Michael Kennedy: I think so, too. You know, I don’t shy away from killing a queer person or two also to show that no one’s safe in a horror film. But I also think representation is getting to a point where, at least for me and my queer friends, we’re all saying, “Let us be the villain; let us die. Let us be everything in a horror movie.” I thought I could do that here a little bit, too. I’ve learned to embrace these review bombs, too. I’ve been starting to post them here and there just to say, “Thanks, man. I love it. That’s a compliment to me if it’s bothering you.”
Dolores Quintana: I would like to know a little about the Angel and how the Angel came into being.
Michael Kennedy: I scripted the angel. It’s not that descriptive, not what it looks like, because I don’t think I could ever write that specific. But I described the person as being with a white mask and a white robe with white shoes and white gloves. Basically, it’s white from head to toe. I knew going into the movie I didn’t want to do a killer Santa. I feel like it’s been beaten to death. So, I wanted to take an iconic Christian image, which is an angel. A Christian Christmas image, which is an angel. Then, the dagger was a little more specific. I described it as this gold and silver angelic dagger.

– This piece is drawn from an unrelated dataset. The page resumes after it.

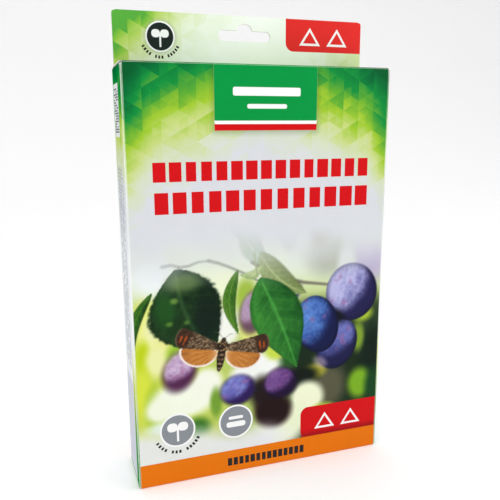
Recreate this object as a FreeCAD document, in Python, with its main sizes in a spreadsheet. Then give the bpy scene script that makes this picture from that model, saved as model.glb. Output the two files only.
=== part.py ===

So then Tyler MacIntyre, the director, Matea Pasaric, our costume designer, and Tiana P. Gordon, our production designer, sat down as a group and with their teams and were asking, Okay, what does that look like? So I remember Tyler telling me that at one of the meetings, Tiana started sketching the knife based on my description and then added those wings to it. I was like, Oh, that’s so cool. How she just was doing it during the middle of the meeting. Because we know, the angel itself couldn’t wear wings because, come on, you won’t be able to run those things on. That’s when Matea did these cool little points on the shoulders that look angelic, too. They really did a really good job of interpreting a very basic description and turning it into what they turned it into. It was really a team effort.